start Collected material

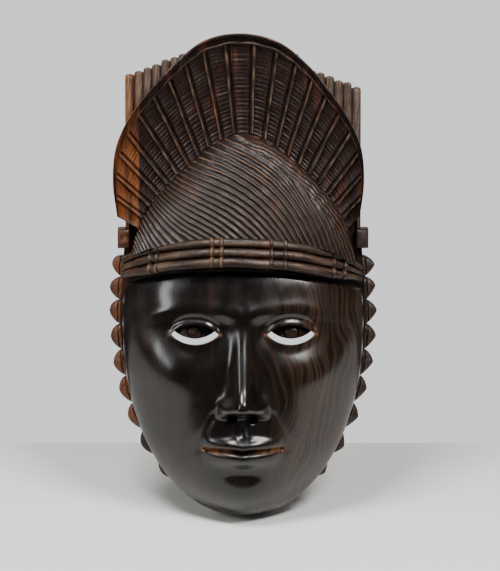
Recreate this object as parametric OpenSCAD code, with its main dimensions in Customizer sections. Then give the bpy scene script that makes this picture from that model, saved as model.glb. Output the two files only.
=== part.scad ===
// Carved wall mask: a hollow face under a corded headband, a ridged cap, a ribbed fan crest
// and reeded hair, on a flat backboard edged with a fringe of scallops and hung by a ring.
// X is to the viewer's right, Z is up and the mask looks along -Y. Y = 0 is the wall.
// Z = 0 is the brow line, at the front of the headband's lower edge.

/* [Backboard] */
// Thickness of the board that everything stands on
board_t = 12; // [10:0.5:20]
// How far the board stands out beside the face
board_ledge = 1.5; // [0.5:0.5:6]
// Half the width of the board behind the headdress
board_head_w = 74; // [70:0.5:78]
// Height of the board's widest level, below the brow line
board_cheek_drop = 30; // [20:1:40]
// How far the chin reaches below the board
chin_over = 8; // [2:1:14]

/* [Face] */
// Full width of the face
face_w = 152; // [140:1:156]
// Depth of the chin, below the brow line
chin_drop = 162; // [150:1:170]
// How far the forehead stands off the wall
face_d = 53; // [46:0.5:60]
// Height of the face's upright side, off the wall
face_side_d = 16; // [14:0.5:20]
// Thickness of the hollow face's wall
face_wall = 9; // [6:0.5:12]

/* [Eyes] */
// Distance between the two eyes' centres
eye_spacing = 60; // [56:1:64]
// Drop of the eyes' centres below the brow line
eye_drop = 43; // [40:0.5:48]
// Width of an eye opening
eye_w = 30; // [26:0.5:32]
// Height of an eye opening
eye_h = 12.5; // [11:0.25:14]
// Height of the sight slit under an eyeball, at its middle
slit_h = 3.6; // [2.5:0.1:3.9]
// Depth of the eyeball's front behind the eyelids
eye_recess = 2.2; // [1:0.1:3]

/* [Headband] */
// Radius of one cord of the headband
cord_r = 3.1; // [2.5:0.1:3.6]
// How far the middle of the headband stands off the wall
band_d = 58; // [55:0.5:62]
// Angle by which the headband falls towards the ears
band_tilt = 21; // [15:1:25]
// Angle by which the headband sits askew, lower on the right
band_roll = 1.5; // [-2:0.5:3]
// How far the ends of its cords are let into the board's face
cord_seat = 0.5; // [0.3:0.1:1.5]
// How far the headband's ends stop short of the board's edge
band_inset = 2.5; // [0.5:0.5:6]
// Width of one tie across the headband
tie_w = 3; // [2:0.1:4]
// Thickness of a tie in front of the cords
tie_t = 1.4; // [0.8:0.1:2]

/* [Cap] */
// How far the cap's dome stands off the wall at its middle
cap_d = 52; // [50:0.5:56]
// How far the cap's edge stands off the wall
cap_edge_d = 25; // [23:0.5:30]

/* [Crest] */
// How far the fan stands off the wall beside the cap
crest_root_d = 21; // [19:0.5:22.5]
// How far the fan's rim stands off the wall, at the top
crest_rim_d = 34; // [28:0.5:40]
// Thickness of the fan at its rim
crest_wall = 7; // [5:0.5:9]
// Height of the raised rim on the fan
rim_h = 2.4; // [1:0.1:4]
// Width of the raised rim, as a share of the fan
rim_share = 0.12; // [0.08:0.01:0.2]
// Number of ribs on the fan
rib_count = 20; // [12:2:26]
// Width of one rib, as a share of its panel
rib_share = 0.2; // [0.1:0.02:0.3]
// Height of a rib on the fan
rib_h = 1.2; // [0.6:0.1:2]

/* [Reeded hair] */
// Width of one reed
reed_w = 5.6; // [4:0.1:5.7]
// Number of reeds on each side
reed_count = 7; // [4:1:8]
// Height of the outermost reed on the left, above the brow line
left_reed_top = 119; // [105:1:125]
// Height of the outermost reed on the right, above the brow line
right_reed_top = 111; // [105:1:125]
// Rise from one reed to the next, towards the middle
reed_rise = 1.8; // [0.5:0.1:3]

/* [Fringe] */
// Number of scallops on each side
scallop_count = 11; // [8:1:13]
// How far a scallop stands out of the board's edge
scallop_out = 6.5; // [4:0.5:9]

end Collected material

### Your instructions
Write out the listing's lines exactly, from its first line through the line that contains "eye_recess = 2.2; // [1:0.1:3]", and stop there.

### Task result
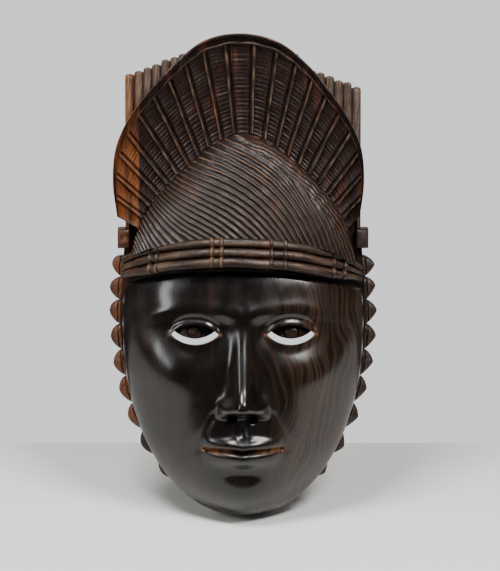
Recreate this object as parametric OpenSCAD code, with its main dimensions in Customizer sections. Then give the bpy scene script that makes this picture from that model, saved as model.glb. Output the two files only.
=== part.scad ===
// Carved wall mask: a hollow face under a corded headband, a ridged cap, a ribbed fan crest
// and reeded hair, on a flat backboard edged with a fringe of scallops and hung by a ring.
// X is to the viewer's right, Z is up and the mask looks along -Y. Y = 0 is the wall.
// Z = 0 is the brow line, at the front of the headband's lower edge.

/* [Backboard] */
// Thickness of the board that everything stands on
board_t = 12; // [10:0.5:20]
// How far the board stands out beside the face
board_ledge = 1.5; // [0.5:0.5:6]
// Half the width of the board behind the headdress
board_head_w = 74; // [70:0.5:78]
// Height of the board's widest level, below the brow line
board_cheek_drop = 30; // [20:1:40]
// How far the chin reaches below the board
chin_over = 8; // [2:1:14]

/* [Face] */
// Full width of the face
face_w = 152; // [140:1:156]
// Depth of the chin, below the brow line
chin_drop = 162; // [150:1:170]
// How far the forehead stands off the wall
face_d = 53; // [46:0.5:60]
// Height of the face's upright side, off the wall
face_side_d = 16; // [14:0.5:20]
// Thickness of the hollow face's wall
face_wall = 9; // [6:0.5:12]

/* [Eyes] */
// Distance between the two eyes' centres
eye_spacing = 60; // [56:1:64]
// Drop of the eyes' centres below the brow line
eye_drop = 43; // [40:0.5:48]
// Width of an eye opening
eye_w = 30; // [26:0.5:32]
// Height of an eye opening
eye_h = 12.5; // [11:0.25:14]
// Height of the sight slit under an eyeball, at its middle
slit_h = 3.6; // [2.5:0.1:3.9]
// Depth of the eyeball's front behind the eyelids
eye_recess = 2.2; // [1:0.1:3]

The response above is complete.